Except a large portion of revenue does not go to workers, but to shareholders, who pay far less taxes then those who strain their backs in creating said revenue.
Lots of people love to throw around the word "shareholders" like it's a pejorative. The word seems to carry connotations of greedy old Uncle Scrooge, Uncle Pennybags, or some spoiled Saudi Prince. That's a highly distorted view.
Lots of "shareholders" are people's retirement funds, pensions, and the like. When those funds finally pay out, they get taxed as income just like for everybody else.
Even including stocks owned through retirement and pension funds, 84% of stocks are owned by the wealthiest 10% of Americans, and roughly half of all households have exactly $0 invested in the market.
Saying that Uncle Scrooge and his buddies own all the stocks is not much worse than implying that normal people own a significant share of the market through their retirement accounts.
This is a stupid argument. Say we have 100 people in our economy, 90 of them $50k, 9 of them make $200k, and 1 person makes 1 million. Everyone invests 10% of their income in 'stoks' which cost $5/each.
Each of the 90 people invest $5k and have 1000 stoks.
Each of the 9 people invest $20k and have 4000 stoks.
The millionaire invests $100k and has 20,000 stoks.
The top 10% have 99.96% of the stoks.
It would be weird if the richest people didn't own most of the stocks. It doesn't necessarily mean there's a problem.
Except it's not 10%, or 1%. It's stats like "3 hedge fund makers make more than 140,000 teachers". The problem isn't disparity, it's the absolute mind boggling nature of it.
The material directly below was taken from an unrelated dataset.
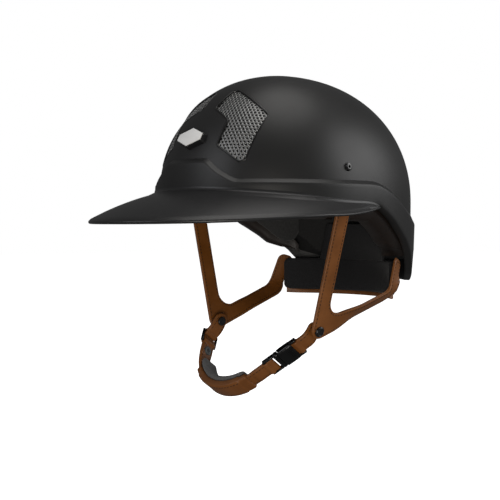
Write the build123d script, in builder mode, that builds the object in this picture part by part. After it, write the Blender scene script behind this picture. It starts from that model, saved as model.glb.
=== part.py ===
from build123d import *
import math
import os

# Equestrian riding helmet with a wide one-piece visor, leather harness and side-release buckle.
# Millimetres. Front is -Y, the wearer's left is +X, up is +Z. The origin is the middle of the
# head opening, level with the front of the visor's lower edge.

os.makedirs("parts", exist_ok=True)

# ---- driving dimensions ------------------------------------------------------------------
CROWN_FRONT = 114.8        # half length of the crown ahead of the origin
CROWN_REAR = 143.8         # half length of the crown behind the origin
CROWN_SIDE = 105.8         # half width of the crown
CROWN_RISE = 121.5         # height of the crown above its widest level
CROWN_DROP = 290.0         # the same for the almost upright wall below that level
WIDEST_Z = 18.6            # level of the widest section
PLAN_POWER = 2.18          # roundness of the plan: 2 is an ellipse, more is squarer
SIDE_POWER = 2.14          # roundness of the side view
FLOOR_Z = -90.0            # every crown block is drawn down to here, then trimmed

SHELL_T = 3.0              # outer shell
BAND_PROUD = 4.0           # lower band stands this far out of the shell
FIT = 0.3                  # gap between layers of the lining
FOAM_IN = 24.0             # inner face of the impact liner
LINER_IN = 29.5            # inner face of the comfort liner
LINER_OUT = FOAM_IN + FIT

LEATHER_T = 3.0            # doubled and stitched harness leather
STRAP_W = 16.0             # cheek straps
CHIN_W = 15.0              # chin strap and stems
SNAP_Y, SNAP_Z = -17.0, -99.5    # the two cheek snaps lie on one line along X
SNAP_X = 73.8
PIN_R = 2.0                # press stud post
PIN_PLAY = 0.06            # the stem turns on the post

HALF_SPACE = 150.0         # long enough to cut right across the helmet


# ---- crown blocks ------------------------------------------------------------------------
def super_point(angle, side, front, rear):
    """Point of the crown's plan at an angle from straight ahead."""
    power = 2 / PLAN_POWER
    s, c = math.sin(angle), math.cos(angle)
    x = math.copysign(side * abs(s) ** power, s)
    y = -math.copysign((front if c > 0 else rear) * abs(c) ** power, c)
    return x, y


def crown(inset):
    """Solid inside the crown's outer face moved inwards by inset."""
    side, front = CROWN_SIDE - inset, CROWN_FRONT - inset
    rear, rise = CROWN_REAR - inset, CROWN_RISE - inset
    levels = []
    for drop in (FLOOR_Z - WIDEST_Z, -70.0, -35.0):
        shrink = (1 - (abs(drop) / CROWN_DROP) ** SIDE_POWER) ** (1 / SIDE_POWER)
        levels.append((WIDEST_Z + drop, shrink))
    for step in (0, 15, 29, 42, 54, 64, 72, 79, 84):
        turn = math.radians(step)
        levels.append((WIDEST_Z + rise * math.sin(turn) ** (2 / SIDE_POWER),
                       math.cos(turn) ** (2 / SIDE_POWER)))
    with BuildPart() as block:
        for z, shrink in levels:
            with BuildSketch(Plane.XY.offset(z)):
                with BuildLine():
                    ring = [super_point(math.radians(15 * i + 7.5), side * shrink,
                                        front * shrink, rear * shrink) for i in range(24)]
                    Spline(*ring, periodic=True)
                make_face()
        loft()
    return block.part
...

All of a corporations actions are to create shareholder value. Retaining earnings and investment in growth does that too. If it wasn't you'd get some activist investors rallying for a takeover.
The underlying issue seems to be whether it is ethical for a business owner to make money.
Except for outliers like Apple, it is atypical for shareholders to get more of revenues than the workers.
Payroll, benefits, offices, etc are easily >50% of revenue in virtually all ventures (including diamond trade and definitely your favourite tech unicorn)
No, The only portion of revenue that goes to shareholders would be that of profits, and Netflix doesn't pay dividends so none of that money goes to shareholders. It goes to capital re-ivestment, or the workers in the form of bonuses and the like. The sharholders in a company like netflix only make money when the companies shares become more highly valued (usually from that profit re-investment).
Also implicit in this statement I think, is the assumption that shareholders don't provide as much value to the business, or perhaps the economy writ large.
Arguably the investors at least initially play a more crucial role than any employee no mater how back-breaking their work because without starting capital most businesses don't even get started in the first place.
But in general all aspects of the business contribute to success, Shareholders, employees, and executive. I don't think moralizing one class over another is useful to this sort of conversation.